§ **Objective**
Count lines with the string "scene" in them. State the number alone.
○ ○ ○ ○ ○
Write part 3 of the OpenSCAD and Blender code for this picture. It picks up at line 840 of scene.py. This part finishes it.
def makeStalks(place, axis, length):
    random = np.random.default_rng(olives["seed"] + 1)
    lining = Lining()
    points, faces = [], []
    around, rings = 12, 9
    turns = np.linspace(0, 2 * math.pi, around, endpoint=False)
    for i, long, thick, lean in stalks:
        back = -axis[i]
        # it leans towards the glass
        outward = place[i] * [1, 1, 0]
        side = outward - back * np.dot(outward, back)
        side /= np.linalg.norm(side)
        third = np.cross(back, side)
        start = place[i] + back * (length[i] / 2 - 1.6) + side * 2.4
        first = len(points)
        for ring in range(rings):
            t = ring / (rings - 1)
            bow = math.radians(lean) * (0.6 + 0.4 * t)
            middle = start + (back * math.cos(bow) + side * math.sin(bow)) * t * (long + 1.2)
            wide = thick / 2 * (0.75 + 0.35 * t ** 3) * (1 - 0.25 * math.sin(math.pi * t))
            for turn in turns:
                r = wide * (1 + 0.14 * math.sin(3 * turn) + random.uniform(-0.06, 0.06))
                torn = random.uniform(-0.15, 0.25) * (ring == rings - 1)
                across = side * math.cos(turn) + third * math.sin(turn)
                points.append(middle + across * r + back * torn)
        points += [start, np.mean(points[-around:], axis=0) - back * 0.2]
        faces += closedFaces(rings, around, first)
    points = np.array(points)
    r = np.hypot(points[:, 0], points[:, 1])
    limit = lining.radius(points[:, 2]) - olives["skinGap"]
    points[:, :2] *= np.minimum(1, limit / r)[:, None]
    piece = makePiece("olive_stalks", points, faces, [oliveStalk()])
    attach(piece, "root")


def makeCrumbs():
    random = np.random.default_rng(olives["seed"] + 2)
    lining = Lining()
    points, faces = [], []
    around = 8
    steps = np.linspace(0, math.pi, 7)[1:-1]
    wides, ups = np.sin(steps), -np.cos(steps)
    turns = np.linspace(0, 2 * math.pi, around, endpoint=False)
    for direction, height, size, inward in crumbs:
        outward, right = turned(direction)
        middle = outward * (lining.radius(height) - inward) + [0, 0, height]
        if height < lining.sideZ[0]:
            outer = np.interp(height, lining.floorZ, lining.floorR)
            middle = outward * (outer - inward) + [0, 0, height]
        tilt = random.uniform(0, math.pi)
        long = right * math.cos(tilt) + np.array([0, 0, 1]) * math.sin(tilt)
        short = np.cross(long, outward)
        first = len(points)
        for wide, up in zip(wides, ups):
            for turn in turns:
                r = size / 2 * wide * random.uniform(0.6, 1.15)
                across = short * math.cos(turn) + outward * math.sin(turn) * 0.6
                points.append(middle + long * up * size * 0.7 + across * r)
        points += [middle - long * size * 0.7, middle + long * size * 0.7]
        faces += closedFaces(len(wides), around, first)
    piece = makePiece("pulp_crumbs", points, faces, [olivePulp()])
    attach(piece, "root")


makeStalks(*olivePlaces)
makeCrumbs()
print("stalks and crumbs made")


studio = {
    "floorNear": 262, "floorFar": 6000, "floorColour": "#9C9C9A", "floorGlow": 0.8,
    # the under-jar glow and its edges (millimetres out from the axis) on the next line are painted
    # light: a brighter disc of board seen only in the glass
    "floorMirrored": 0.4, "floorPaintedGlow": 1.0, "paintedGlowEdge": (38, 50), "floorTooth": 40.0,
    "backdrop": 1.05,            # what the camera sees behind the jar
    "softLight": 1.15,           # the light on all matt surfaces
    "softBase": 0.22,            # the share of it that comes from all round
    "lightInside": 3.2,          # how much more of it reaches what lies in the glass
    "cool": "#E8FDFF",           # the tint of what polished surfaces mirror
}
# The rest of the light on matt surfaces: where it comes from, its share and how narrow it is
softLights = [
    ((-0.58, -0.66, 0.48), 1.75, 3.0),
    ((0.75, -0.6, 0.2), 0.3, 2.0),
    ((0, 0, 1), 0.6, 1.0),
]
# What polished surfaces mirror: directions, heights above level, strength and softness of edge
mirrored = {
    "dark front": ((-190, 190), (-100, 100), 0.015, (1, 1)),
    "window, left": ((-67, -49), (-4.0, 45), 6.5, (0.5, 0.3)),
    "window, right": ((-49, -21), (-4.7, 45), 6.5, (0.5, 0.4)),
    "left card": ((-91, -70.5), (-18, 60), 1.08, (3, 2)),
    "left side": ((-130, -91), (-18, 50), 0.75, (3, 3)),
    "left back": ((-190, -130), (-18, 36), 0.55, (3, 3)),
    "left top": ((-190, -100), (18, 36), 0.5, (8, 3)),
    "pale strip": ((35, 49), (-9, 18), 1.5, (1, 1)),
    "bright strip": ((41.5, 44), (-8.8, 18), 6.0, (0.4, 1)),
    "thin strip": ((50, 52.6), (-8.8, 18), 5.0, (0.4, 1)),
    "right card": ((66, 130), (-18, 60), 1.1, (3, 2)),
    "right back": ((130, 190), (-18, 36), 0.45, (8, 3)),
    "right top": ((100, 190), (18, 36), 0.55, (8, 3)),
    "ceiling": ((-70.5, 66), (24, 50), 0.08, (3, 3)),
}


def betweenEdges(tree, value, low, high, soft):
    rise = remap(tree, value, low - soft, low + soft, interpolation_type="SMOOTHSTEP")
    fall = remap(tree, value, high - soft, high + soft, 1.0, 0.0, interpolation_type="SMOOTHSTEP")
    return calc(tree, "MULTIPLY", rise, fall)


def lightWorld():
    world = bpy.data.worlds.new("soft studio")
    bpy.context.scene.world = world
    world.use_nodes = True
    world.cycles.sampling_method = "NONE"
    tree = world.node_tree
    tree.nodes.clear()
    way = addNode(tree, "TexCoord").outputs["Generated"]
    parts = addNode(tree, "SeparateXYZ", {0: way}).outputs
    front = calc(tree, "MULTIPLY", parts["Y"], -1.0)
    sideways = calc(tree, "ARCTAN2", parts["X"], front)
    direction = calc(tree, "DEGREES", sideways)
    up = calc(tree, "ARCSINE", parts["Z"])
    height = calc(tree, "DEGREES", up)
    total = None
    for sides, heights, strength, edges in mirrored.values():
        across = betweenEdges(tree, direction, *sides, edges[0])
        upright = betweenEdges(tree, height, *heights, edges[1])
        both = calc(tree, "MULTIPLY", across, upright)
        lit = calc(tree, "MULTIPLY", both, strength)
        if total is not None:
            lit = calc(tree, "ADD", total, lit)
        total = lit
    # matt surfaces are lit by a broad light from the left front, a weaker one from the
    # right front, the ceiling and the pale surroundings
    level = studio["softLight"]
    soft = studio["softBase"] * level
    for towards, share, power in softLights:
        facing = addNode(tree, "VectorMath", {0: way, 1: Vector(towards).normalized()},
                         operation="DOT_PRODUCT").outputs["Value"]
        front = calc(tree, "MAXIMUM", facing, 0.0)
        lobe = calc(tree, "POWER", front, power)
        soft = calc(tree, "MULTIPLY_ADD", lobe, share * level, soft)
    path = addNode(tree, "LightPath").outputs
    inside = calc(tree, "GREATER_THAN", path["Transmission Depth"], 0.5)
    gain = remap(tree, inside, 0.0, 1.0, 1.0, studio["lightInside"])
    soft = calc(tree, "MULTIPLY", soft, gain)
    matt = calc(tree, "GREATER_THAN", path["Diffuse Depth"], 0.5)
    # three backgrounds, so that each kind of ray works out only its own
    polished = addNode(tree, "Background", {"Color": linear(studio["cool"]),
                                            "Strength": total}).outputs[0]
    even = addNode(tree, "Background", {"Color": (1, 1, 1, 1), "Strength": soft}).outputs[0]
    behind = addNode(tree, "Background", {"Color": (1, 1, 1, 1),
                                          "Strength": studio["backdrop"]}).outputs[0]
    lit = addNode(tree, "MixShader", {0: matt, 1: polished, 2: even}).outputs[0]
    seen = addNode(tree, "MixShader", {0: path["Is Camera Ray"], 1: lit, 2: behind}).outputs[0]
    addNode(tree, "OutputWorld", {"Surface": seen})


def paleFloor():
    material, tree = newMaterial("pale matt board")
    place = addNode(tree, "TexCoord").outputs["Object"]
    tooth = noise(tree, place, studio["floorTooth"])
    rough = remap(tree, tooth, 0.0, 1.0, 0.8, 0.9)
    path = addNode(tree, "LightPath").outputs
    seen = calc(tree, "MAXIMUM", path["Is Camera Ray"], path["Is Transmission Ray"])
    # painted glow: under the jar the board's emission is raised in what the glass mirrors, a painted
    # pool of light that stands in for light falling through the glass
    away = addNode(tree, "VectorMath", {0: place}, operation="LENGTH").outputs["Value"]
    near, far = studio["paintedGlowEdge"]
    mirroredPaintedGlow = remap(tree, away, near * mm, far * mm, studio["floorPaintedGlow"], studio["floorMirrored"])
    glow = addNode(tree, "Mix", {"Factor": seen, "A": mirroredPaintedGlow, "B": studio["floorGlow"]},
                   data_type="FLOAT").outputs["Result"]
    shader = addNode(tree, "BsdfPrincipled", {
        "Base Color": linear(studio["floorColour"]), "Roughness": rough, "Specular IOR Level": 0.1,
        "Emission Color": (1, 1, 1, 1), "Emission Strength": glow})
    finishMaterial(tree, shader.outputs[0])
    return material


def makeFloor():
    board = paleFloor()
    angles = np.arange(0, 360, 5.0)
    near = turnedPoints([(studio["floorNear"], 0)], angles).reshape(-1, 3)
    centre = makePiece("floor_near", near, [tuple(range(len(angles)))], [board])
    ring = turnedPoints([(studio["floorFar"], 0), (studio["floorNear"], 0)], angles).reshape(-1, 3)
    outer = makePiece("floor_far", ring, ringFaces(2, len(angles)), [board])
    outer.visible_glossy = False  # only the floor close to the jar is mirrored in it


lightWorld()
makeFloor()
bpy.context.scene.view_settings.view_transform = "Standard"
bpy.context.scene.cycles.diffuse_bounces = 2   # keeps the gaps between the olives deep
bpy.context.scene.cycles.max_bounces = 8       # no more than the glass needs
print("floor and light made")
○ ○ ○ ○ ○
§ **Response below**
5